--- start of Material provided ---

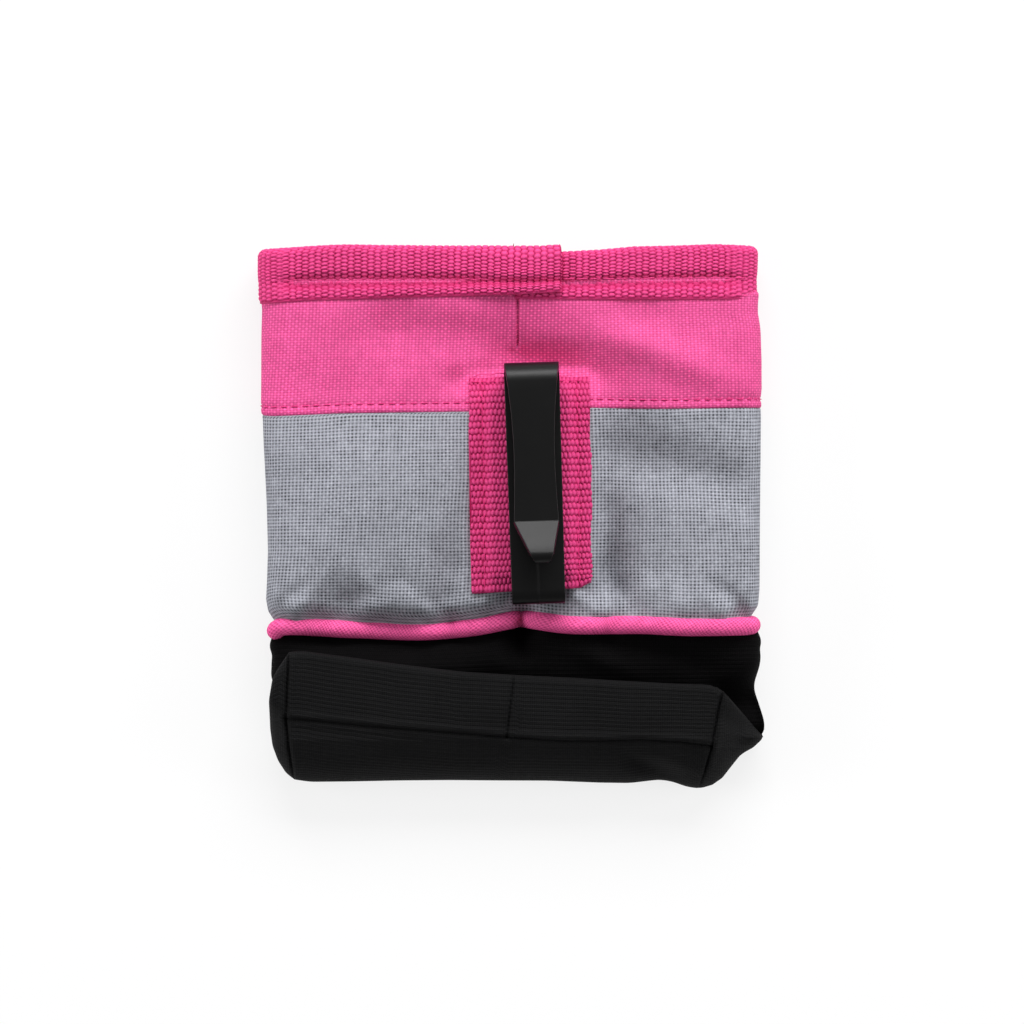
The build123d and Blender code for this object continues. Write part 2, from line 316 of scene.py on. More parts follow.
def seam_shift(x, y):
    """The back's seams run a little up and down instead of dead straight."""
    pull = 0.5 + 1.7 * peak(x, notch_x, 8.5) - 1.0 * peak(x, -24, 13)
    pull = pull + 1.0 * smooth((-x - 40) / 20) - 0.75 * smooth((x - 30) / 16)
    hem = 0.5 * peak(x, 20, 10) - 0.5 * smooth((-x - 38) / 22)
    near_seam = peak(y, seam_y, 13)
    near_hem = peak(y, hem_y, 12)
    return pull * near_seam + hem * near_hem


LAY_TURN = math.radians(0.75)


def lay(points):
    """The pouch's body lies turned a little from its rim."""
    x, y, z = np.moveaxis(points, -1, 0)
    turn = LAY_TURN * smooth((rim_y + 10 - y) / 40)
    about = rim_y - 46
    return np.stack([x - (y - about) * turn, y + x * turn, z], -1)


# How far each side wanders to +X, by height.
RIGHT_SIDE = [
    (-27, -24.5, -22.5, -19, 0, 24, 28, 31, 38, 45, 50, 55),
    (-0.1, -0.6, -0.5, -0.2, -0.1, 0.1, 0, 0.28, 0.25, 0, -0.45, 0),
]
LEFT_SIDE = [
    (-27, -24, -20, -15, -8, 4, 18, 25, 29, 34, 46, 52, 60),
    (0.05, 0.5, -0.1, 0.3, 0.7, 0.7, 0.4, 0.35, 0, 0.15, 0.5, 0.75, 0.3),
]


def pouch_rows(ys, inset=0.0, back_columns=BACK_COLUMNS, side_columns=SIDE_COLUMNS):
    """Rows of points round the pouch between the seam and the mouth, before it is laid down."""
    ys = np.asarray(ys, float)
    inset = np.broadcast_to(np.asarray(inset, float), ys.shape)
    high = thickness(ys) - inset
    x, z, arc = loops(half_width(ys) - inset, inset, high, back_columns, side_columns)
    y = np.broadcast_to(ys[:, None], x.shape)
    middle = (inset + high)[:, None] / 2
    rise = np.clip((z - middle) / (high[:, None] - middle), 0, 1)
    back = smooth(rise)
    z = z + back * back_relief(x, y)
    swell = 0.35 * ripple(y, np.sign(x) * 40, 26, 21) * (1 - np.abs(2 * back - 1))
    x = x + np.sign(x) * (np.abs(x) > 40) * swell
    below_binding = smooth((binding_y - 1 - y) / 8)
    x = x + smooth((x - 40) / 20) * (0.6 * below_binding + np.interp(y, *RIGHT_SIDE))
    x = x + smooth((-x - 40) / 20) * np.interp(y, *LEFT_SIDE)
    y = y + back * seam_shift(x, y)
    return np.stack([x, y, z], -1), arc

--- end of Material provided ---

Copy, please, exactly the lines that start at the first line of the data and end at the line containing "return pull * near_seam + hem * near_hem", both kept and no others.

> **Answer to the problem**:
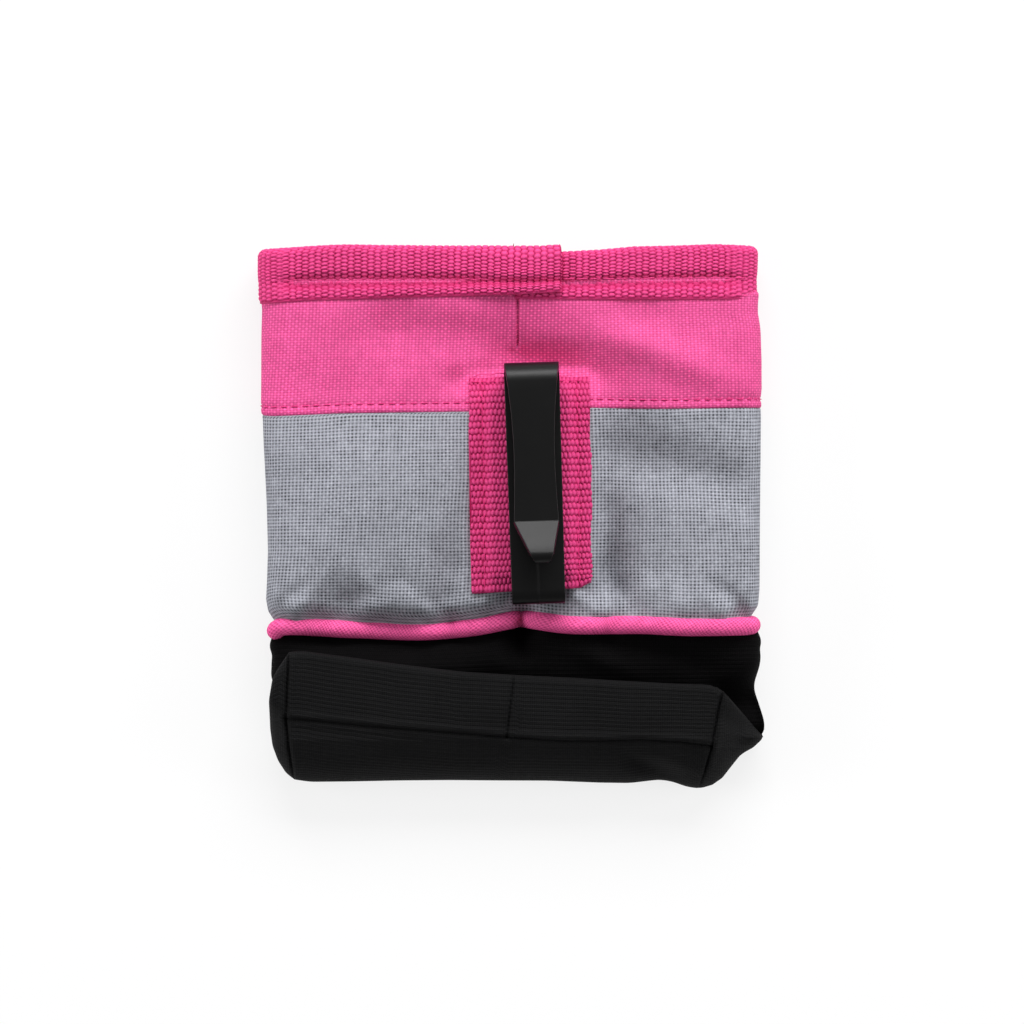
The build123d and Blender code for this object continues. Write part 2, from line 316 of scene.py on. More parts follow.
def seam_shift(x, y):
    """The back's seams run a little up and down instead of dead straight."""
    pull = 0.5 + 1.7 * peak(x, notch_x, 8.5) - 1.0 * peak(x, -24, 13)
    pull = pull + 1.0 * smooth((-x - 40) / 20) - 0.75 * smooth((x - 30) / 16)
    hem = 0.5 * peak(x, 20, 10) - 0.5 * smooth((-x - 38) / 22)
    near_seam = peak(y, seam_y, 13)
    near_hem = peak(y, hem_y, 12)
    return pull * near_seam + hem * near_hem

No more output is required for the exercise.